Okay, I'm not "in the market" for a phone right now, and certainly not one as the iPhone with the bulk of a 3g, the price of a 3g yet not even close to the features of those. But what I don't understand with this phone, is that there should be no reason to eclude MMS, SMS-forwarding, or, as your wishes goes: To record and save video. Even my SGH-x820 can do that. And it's a nononsense phone, with nothing but the most basics in todays world of "phone gadgets".


Apple isn't releasing all the features meant for every new device lately up front, because they've learned an important game of psychological marketing. Apple is metering out some lesser-important features over the product life between major hardware revisions.

That may be true (I think it is), but they are crippling things way too much so that one might get "added functionality" later on (which, by the looks of how the iTouch apps was handled, will force users to pay to get decent features). We're not talking about "some great features here. We are talking about having crippled the iPhones in areas that ought to basic in product.
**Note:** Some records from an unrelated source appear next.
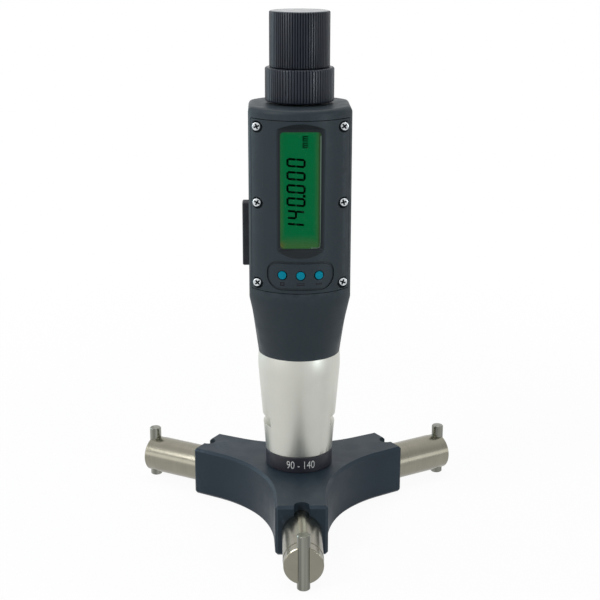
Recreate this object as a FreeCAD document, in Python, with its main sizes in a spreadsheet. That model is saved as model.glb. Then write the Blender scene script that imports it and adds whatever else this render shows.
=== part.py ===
import FreeCAD, Part
import math
import os

import Sketcher
from FreeCAD import Placement, Rotation, Vector

# Digital three-point inside micrometer, millimetres, standing on its measuring head.
# Z is the spindle axis and points up, z = 0 is the underside of the head, and the display faces -Y.

os.makedirs("parts", exist_ok=True)
doc = FreeCAD.newDocument("inside_micrometer")
sheet = doc.addObject("Spreadsheet::Sheet", "Sizes")


class Size:
    """A length that carries both its number, read from the sheet, and the formula that binds it."""

    def __init__(self, value, text):
        self.value = float(value)
        self.text = text

    def __add__(self, other):
        return Size(self.value + number(other), "(%s + %s)" % (self.text, formula(other)))

    def __radd__(self, other):
        return Size(number(other) + self.value, "(%s + %s)" % (formula(other), self.text))

    def __sub__(self, other):
        return Size(self.value - number(other), "(%s - %s)" % (self.text, formula(other)))

    def __rsub__(self, other):
        return Size(number(other) - self.value, "(%s - %s)" % (formula(other), self.text))

    def __mul__(self, other):
        return Size(self.value * number(other), "(%s * %s)" % (self.text, formula(other)))

    def __rmul__(self, other):
        return Size(number(other) * self.value, "(%s * %s)" % (formula(other), self.text))

    def __truediv__(self, other):
        return Size(self.value / number(other), "(%s / %s)" % (self.text, formula(other)))

    def __neg__(self):
        return Size(-self.value, "(-%s)" % self.text)


def number(quantity):
    return quantity.value if isinstance(quantity, Size) else float(quantity)


def formula(quantity):
    return quantity.text if isinstance(quantity, Size) else repr(quantity)


def root(quantity):
    return Size(math.sqrt(number(quantity)), "sqrt(%s)" % formula(quantity))


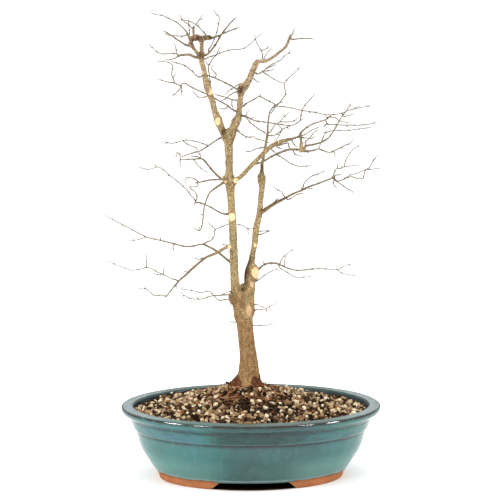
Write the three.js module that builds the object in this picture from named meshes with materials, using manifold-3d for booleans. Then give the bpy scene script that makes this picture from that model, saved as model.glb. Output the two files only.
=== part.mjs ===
// A trident maple bonsai in winter, without leaves, in an oval glazed pot.
// Millimetres, +Z up. The origin lies under the middle of the pot, on the plane its feet stand on.
// +X is to the right and +Y away from somebody who looks at the front of the tree.
import * as THREE from 'three';
import { mergeVertices } from 'three/addons/utils/BufferGeometryUtils.js';
import Module from 'manifold-3d';

const wasm = await Module();
wasm.setup();

// Driving dimensions
const GAP = 0.35; // between pieces that touch
const OVAL_STEPS = 48;
const POT = {
  halfLength: 155.5,
  halfWidth: 118,
  height: 88,
  underside: 9.4, // of the bowl, above the plane the feet stand on
  floor: 18, // upper face of the floor
};
// Outer wall from the underside up to the rim: how far it lies inside the rim's outer edge, and its height.
const OUTER_WALL = [
  [41.8, 9.4], [40.4, 11], [34.3, 20.2], [25.8, 33], [21.8, 42], [17.8, 58], [17.4, 59.6], [15.2, 60.8],
  [14.2, 62.8], [12, 69], [11, 73.6], [4.5, 79], [1.2, 80.6], [0, 83.6], [1, 87.2], [3, 88],
];
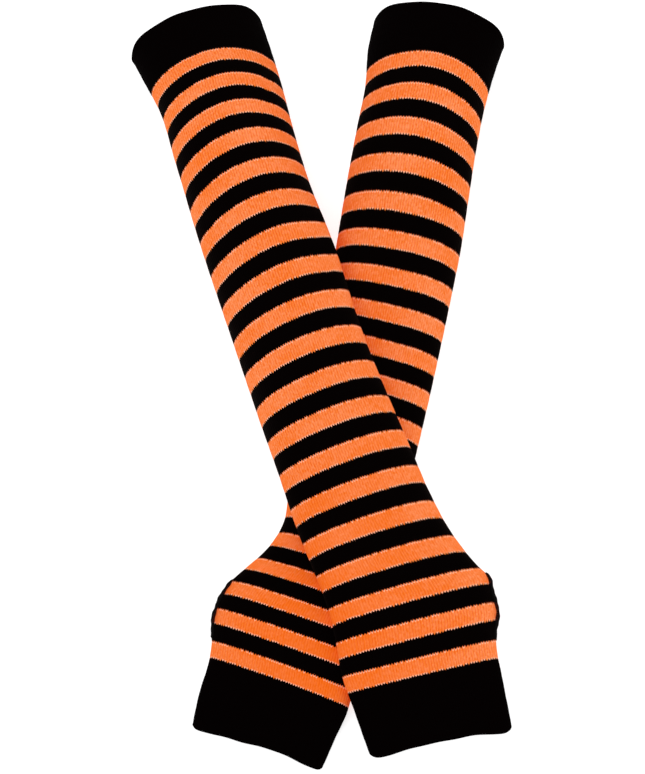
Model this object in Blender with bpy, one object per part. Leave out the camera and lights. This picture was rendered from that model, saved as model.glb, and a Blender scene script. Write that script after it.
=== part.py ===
"""Pair of long knitted arm warmers, striped orange and black, lying crossed.

Each warmer is one knitted tube, softly filled out above the wrist and flat at
the hand: a black upper cuff, a striped arm, a black hand cuff, and a thumb
slit whose edge is oversewn. The front warmer lies across the back one and
drapes over it. The part is in metres with +Z up; the tables are in
millimetres. Its origin is the middle of its footprint, on the surface that
it lies on.
"""
import math
from collections import namedtuple

import bmesh
import bpy
import numpy as np
from mathutils import Vector

MM = 0.001

# Knitted wall and seams, in millimetres
WALL = 1.5
SEAM_GAP = 0.3
WIDEST_HEIGHT = 0.46        # share of a section's height where it is widest
UNDERSIDE_SINK = 1.12       # how far the lower arc would reach past the flat underside
SIDE_ROUNDNESS = 1.3        # keeps the folded sides of a flat section round
POINTS_PER_QUARTER = 7
ARC_SAMPLES = 241           # fine points from which a quarter arc is spaced out
MITRE_LIMIT = 0.6           # least cosine used where the inner wall turns a corner
SHARP_ANGLE = math.radians(50)
CORNER_FADE = 8.0           # how far from a free rim its rounded corners reach
CORNER_SPREAD = 1.6         # sets how far in from its side a rounded corner starts

# Front warmer over the back one, in millimetres
DRAPE_CLEARANCE = 0.9       # room between the two warmers
DRAPE_SHOULDER = 0.90       # share of the lower half width that carries the upper warmer
DRAPE_SKIRT = 30.0          # how far beyond the lower warmer's side the upper one spans
DRAPE_SMOOTHING = 75.0      # half the length over which the upper side evens out
DRAPE_TILT = 0.6            # share of the support's slope that the upper side takes
SUPPORT_OFFSETS = 11        # samples of the support across a section
SUPPORT_SHIFTS = 7          # and along the warmer around it

# Stripes
STRIPES = 37                # 19 orange and 18 black, starting and ending with orange
ORANGE_TRIM = 0.3           # each orange stripe is this much narrower at both edges
CUFF_SHARES = (0, 0.1, 0.3, 0.6, 1)     # places of a cuff's sections, from its free rim

# The striped arm is knitted in one, and modelled as three stretches so that its
# collision stays hollow. Each starts with an orange stripe, after this many stripes.
Stretch = namedtuple("Stretch", "name stripes_before")
ARM_STRETCHES = (
    Stretch("striped_upper_arm", 0),
    Stretch("striped_forearm", 12),
    Stretch("striped_wrist", 26),
)

# Thumb slit, in millimetres
SLIT_HALF_OPENING = 4.8
SLIT_POWER = 4.5            # rounds the slit's ends
SLIT_EDGE_RADIUS = 0.9
SLIT_EDGE_GAP = 0.3
SLIT_CUT_DEPTH = 30.0
SLIT_POINTS = 24
SLIT_EDGE_STEPS = 1         # bevel steps in each quarter of the edging's round

ORANGE = (1.0, 0.22, 0.045, 1.0)
BLACK = (0.006, 0.006, 0.007, 1.0)
KNIT_ROUGHNESS = 0.9
THREAD_ROUGHNESS = 0.8

# along runs from the upper rim to the hand; left and right are the half widths
# seen from the hand end; height is the crest above the underside.
Station = namedtuple("Station", "along left right height")

# A course of stitches runs on by a bow at each side and lies askew, in mm and degrees.
Course = namedtuple("Course", "along left_bow right_bow skew")

# Width of a stripe, by its number from the upper cuff
StripeWidth = namedtuple("StripeWidth", "stripe width")

Warmer = namedtuple(
    "Warmer",
    "name rim_x rim_y heading upper_cuff hand_cuff upper_corner hand_corner "
    "slit_side slit_start slit_end "
    "stations courses stripe_widths",
)

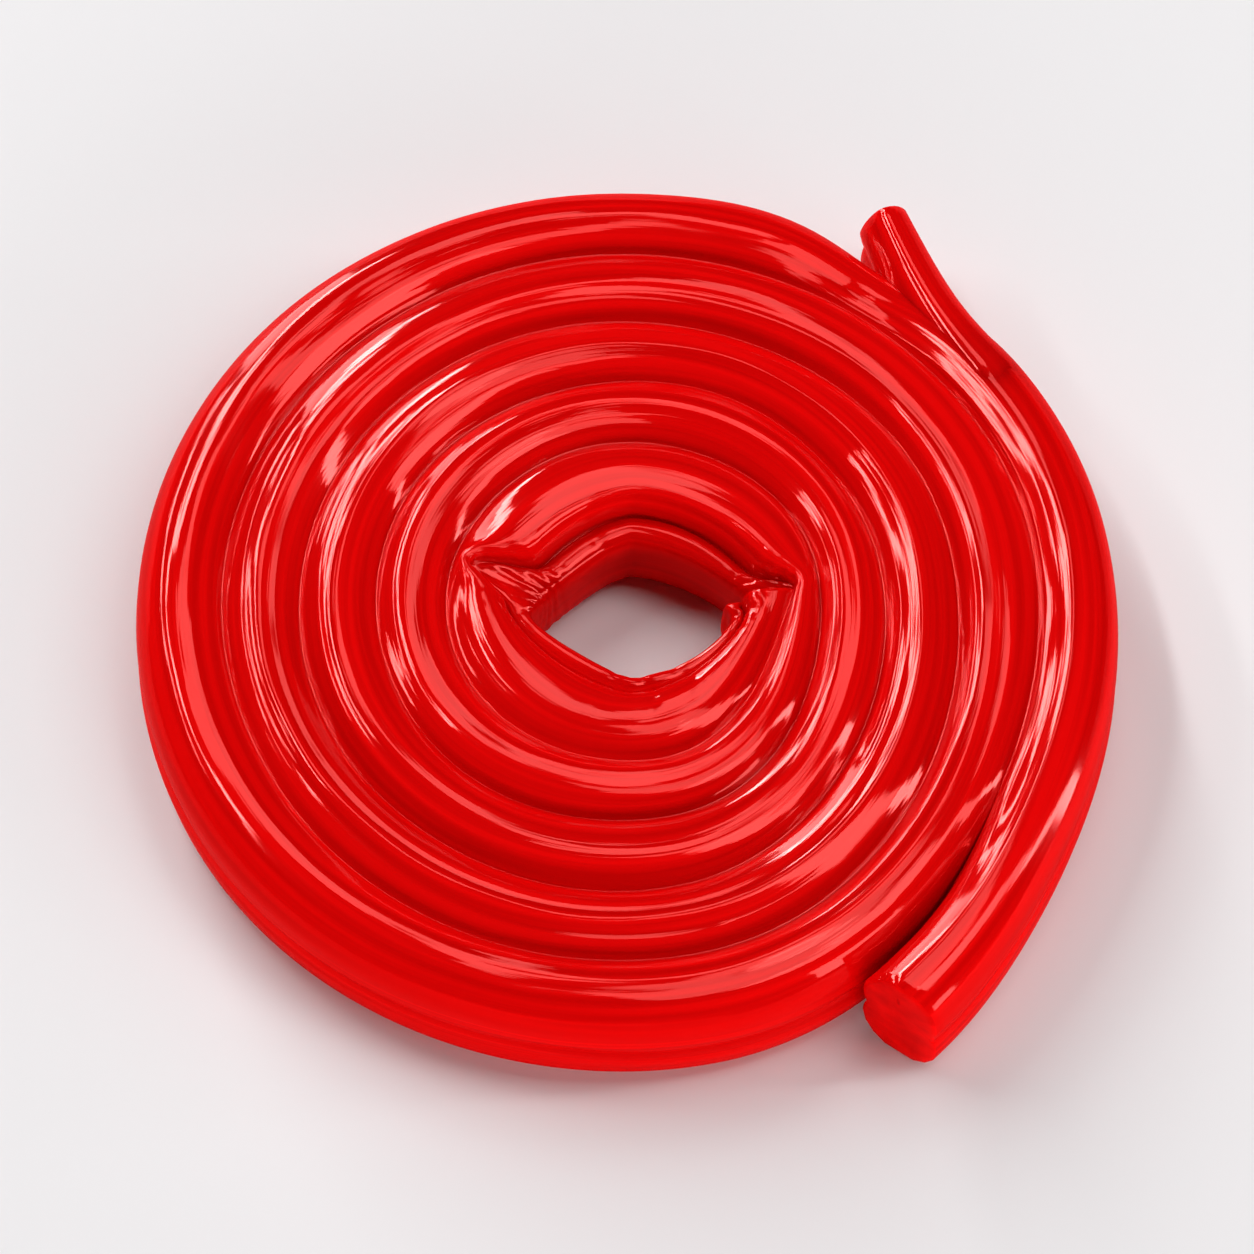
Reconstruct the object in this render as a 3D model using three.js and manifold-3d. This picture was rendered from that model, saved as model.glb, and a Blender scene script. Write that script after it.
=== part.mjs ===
import * as THREE from 'three';
import Module from 'manifold-3d';

const wasm = await Module();
wasm.setup();

// A strawberry licorice wheel: one soft ribbon, wound clockwise into a flat coil. The ribbon is two round
// cords, one above the other, and its turns are pressed into each other. A short loose tip springs off the
// rim at the back right. Millimetres, +Z up. The wheel lies on z = 0, and the middle of its outline is over
// the origin.

// The ribbon: its height over both cords, and the half width of one cord
const RIBBON_HEIGHT = 7.0;
const CORD_RADIUS = 2.3;
const CORD_OFFSET = RIBBON_HEIGHT / 2 - CORD_RADIUS; // a cord's centre, above or below the ribbon's middle
const GROOVE_DEPTH = 0.8; // from a turn's crest down to the line where it meets the next turn
const PRESSED_ARC = radians(45); // half the arc of a crest that both neighbours press. A free side has 90.
const LAND_DEPTH = 0.06; // how far the ribbon's underside is pressed flat where it rests

// The coil. Its turns are counted from the inner start, which faces START_ANGLE. The groove after a number
// of turns n has the radius BASE_RADIUS + PITCH * n + PITCH_GROWTH * n * n, where n grows unevenly:
// CLIMB_SHARE of each turn's growth is made where the ribbon climbs over its own start, and it is nearly
// round elsewhere.
const START_ANGLE = radians(6);
const STEPS_PER_TURN = 72;
const STEP_COUNT = 373;
const LAST_TURN = STEP_COUNT / STEPS_PER_TURN - 1; // where the last turn starts
const BASE_RADIUS = 4.55;
const PITCH = 3.13;
const PITCH_GROWTH = 0.118;
const CLIMB_SHARE = 0.7;
const CLIMB_FROM = -0.01; // in turns after the start's angle
const CLIMB_LENGTH = 0.25;
const RIM_SHIFT = [-0.42, -0.3]; // how far the outermost turn lies off the hub's middle
const SQUEEZE = 0.036; // the share by which the turns are pressed together beside the climb
const SQUEEZE_ANGLE = radians(-33);
const SQUEEZE_WIDTH = radians(32);

// The hole: a rounded diamond with two pinched corners, as the first turn was bent sharply round a thin pin
const HOLE_HALF_WIDTH = 5.6;
const HOLE_HALF_DEPTH = 3.95;
const HOLE_SHIFT = [0.5, 0.35];
const HOLE_SHARPNESS = 1.32; // 1 is a true diamond and 2 an ellipse
const CREASE_TURNS = [0.56, 1]; // where the two pinched corners are
const CREASE_WIDTH = 0.026; // in turns
const CREASE_REACH = 8.6; // a corner's distance from the axis
const START_STEP = [-0.2, 0.12]; // shares by which the hole is narrower at the start and wider a turn later
const START_FADE = 0.08; // turns over which the ribbon leaves that step
const START_DROP = 0.5; // how much lower the squashed start is
const START_LENGTH = 0.22;

// The first turn leans out, so that its lower cord shows inside its upper one. Pairs are values at the near
// side, -Y, and at the far side.
const LEAN_END = 1.22; // turns after which the ribbon stands upright
const WAIST_SHARES = [0.2, 0.31]; // where the upper cord ends, from the hole's edge towards the outer side
const WAIST_PLACE = radians(40); // the same place, as an angle round the lower cord from straight outwards
const LOWER_TOP = 5.2; // height of the lower cord's top
const LOWER_BOTTOM = GROOVE_DEPTH - LAND_DEPTH;
const LOWER_HALF = (LOWER_TOP - LOWER_BOTTOM) / 2;
const LOWER_MIDDLE = (LOWER_TOP + LOWER_BOTTOM) / 2;
const LOWER_POWER = 4; // of the superellipse on the lower cord's upper side, which is flat on top
const WAIST_HEIGHT = LOWER_MIDDLE + LOWER_HALF * lowerCordAt(WAIST_PLACE)[1];
const CREASE_HEIGHT = 6.2;
const CREST_SHIFTS = [0.03, -0.29]; // shares of the ribbon's width by which its crest lies further out
const CREST_FLATNESS = [0, 0.5];
const HUB_WALL_ANGLES = [66, 94, 120, 148, 182, 222].map(radians); // round the lower cord, from its top
const HUB_FOOT = 0.55; // how far the hole is wider at its lowest edge

// The outer end: it peels away from the coil over the last steps, and is cut nearly square
const PEEL_STEPS = 6;
const PEEL_GAP = 0.75;
const FLARE_STEPS = 8;
const FLARE = 0.75; // how far the end bends outwards
const CUT_STEPS = 5;
const CUT_SLANT = Math.tan(radians(24));
const RELEASE_STEPS = 5; // over which a side that nothing presses on grows round

// The loose tip: it leaves the last turn at the back right, stands out from the rim and gets thinner. The
// last turn is pressed down and in beneath it.
const TIP_SPAN = [28, 60.5].map(radians); // from its hidden root to its end
const TIP_LEAVES = radians(37);
const TIP_RADIUS = [22.9, 23.3]; // distances from the axis to its middle, at the root and past TIP_LEAVES
const TIP_REACH = 4.0; // how far its end stands out from there
const TIP_BEND = 2.3;
const TIP_HALF_WIDTH = [1.98, 1.35];
const TIP_RISE = 0.14; // how far it lies above the last turn where it leaves
const TIP_DROP = 0.45; // how much lower its end is
const TIP_STEPS = 18;
const ROOT_SHARE = 0.88; // the hidden root's share of the ribbon's width
const ROOT_DROP = 0.3; // how far the root lies under the last turn's surface
const TUCK_ANGLE = radians(56);
const TUCK_WIDTH = radians(10);
const TUCK_DOWN = 0.8;
const TUCK_IN = 0.7;

// Hand-made unevenness: each wave is [size, waves in a turn, phase]
const RADIUS_WAVES = [[0.11, 1.31, 0.4], [0.08, 2.17, 2.1], [0.045, 4.63, 5.2]];
const HEIGHT_WAVES = [[0.1, 0.83, 1.2], [0.07, 2.71, 3.9], [0.04, 5.37, 0.7]];

// Places across the ribbon, as angles round a cord from its crest
const LAND_ANGLE = Math.acos(1 - LAND_DEPTH / GROOVE_DEPTH);
const TOP_ANGLES = [-60, -30, 0, 30, 60].map(radians);
const UNDER_ANGLES = [-0.96, -LAND_ANGLE, LAND_ANGLE, 0.96];
const WAIST_ANGLE = Math.asin(CORD_OFFSET / CORD_RADIUS); // from a cord's widest place to the other cord
const WALL_ANGLES = [WAIST_ANGLE / 2, WAIST_ANGLE, WAIST_ANGLE / 2];
const CORD_SIDES = 14; // round one cord of the loose tip

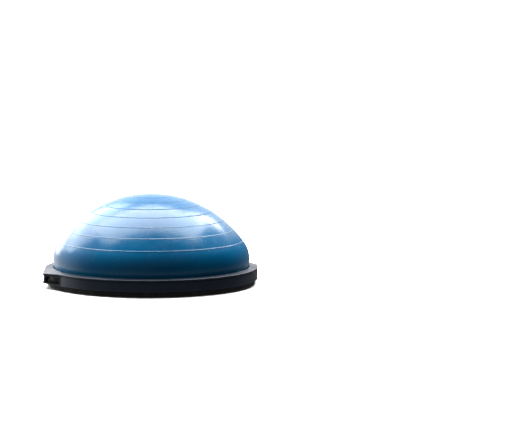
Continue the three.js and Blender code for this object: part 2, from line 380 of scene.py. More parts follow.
@dataclass(frozen=True)
class DeckFinish:
    """The standing deck: black moulded plastic, pebbled for grip, with faint sink lines over its ribs."""

    name: str = "black_deck"
    dark: tuple[float, float, float] = (0.012, 0.013, 0.015)
    light: tuple[float, float, float] = (0.020, 0.021, 0.024)
    scuff: tuple[float, float, float] = (0.055, 0.056, 0.06)
    rib_count: int = 12

    def make(self) -> bpy.types.Material:
        """Builds the material.

        Returns:
            The finished material.
        """
        shader = Shader(self.name)
        flow = shader.spread(shader.noise(9.0, 5, 0.6), 0.3, 0.7)
        body = shader.blend(flow, self.dark, self.light)
        soles = shader.noise(26.0, 9, 0.8, shader.stretched((0.6, 2.2, 1.0)))
        patches = shader.spread(shader.noise(4.0, 2), 0.42, 0.7, 0, 0.6)
        worn = shader.times(shader.spread(soles, 0.58, 0.72), patches)
        shader.colour(shader.blend(worn, body, self.scuff))
        shader.roughness(shader.spread(shader.noise(18.0, 6, 0.65), 0.3, 0.7, 0.5, 0.7))
        shader.relief(
            (
                (self.sink_lines(shader), 0.35, 0.35 * MM),
                (shader.cells(330.0), 0.45, 0.30 * MM),
                (shader.noise(2000.0, 3, 0.7), 0.25, 0.06 * MM),
            )
        )
        shader.set(IOR=1.49, Specular_IOR_Level=0.4)
        return shader.material

    def sink_lines(self, shader: Shader) -> bpy.types.NodeSocket:
        """Shallow hollows over the radial ribs, as a height from the angle round the axis.

        Args:
            shader: The material being built.

        Returns:
            The height, 0 in the hollow and 1 between the ribs.
        """
        split = shader.add("ShaderNodeSeparateXYZ")
        shader.link(shader.place, split.inputs[0])
        angle = shader.add("ShaderNodeMath", operation="ARCTAN2")
        shader.link(split.outputs["Y"], angle.inputs[0])
        shader.link(split.outputs["X"], angle.inputs[1])
        turns = shader.add("ShaderNodeMath", operation="MULTIPLY")
        shader.link(angle.outputs[0], turns.inputs[0])
        turns.inputs[1].default_value = self.rib_count / 2
        wave = shader.add("ShaderNodeMath", operation="COSINE")
        shader.link(turns.outputs[0], wave.inputs[0])
        size = shader.add("ShaderNodeMath", operation="ABSOLUTE")
        shader.link(wave.outputs[0], size.inputs[0])
        return shader.spread(size.outputs[0], 0.0, 0.09)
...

I wonder how long it will take before people catch on this: Buy a product that is dearer but can do much much less than the competitor's. Then, if you're lucky, we'll add the features the competitor's already have for a small sum later on. If you're really lucky, you won't even be able to buy them a la carte, we might just come out with a new piece of hardware, you will have to buy to get those basic features. It's a double-sale!!


It provides occasional rewards to its early adopters for buying in early before all the features are in place that they eventually do get new functionality while giving Apple time to work the bugs out on things that may be technically harder to role out in time for an initial product launch.

Yes, let's hope that SDK isn't a crippled one, then. Let's hope it's all what people have been clamouring for.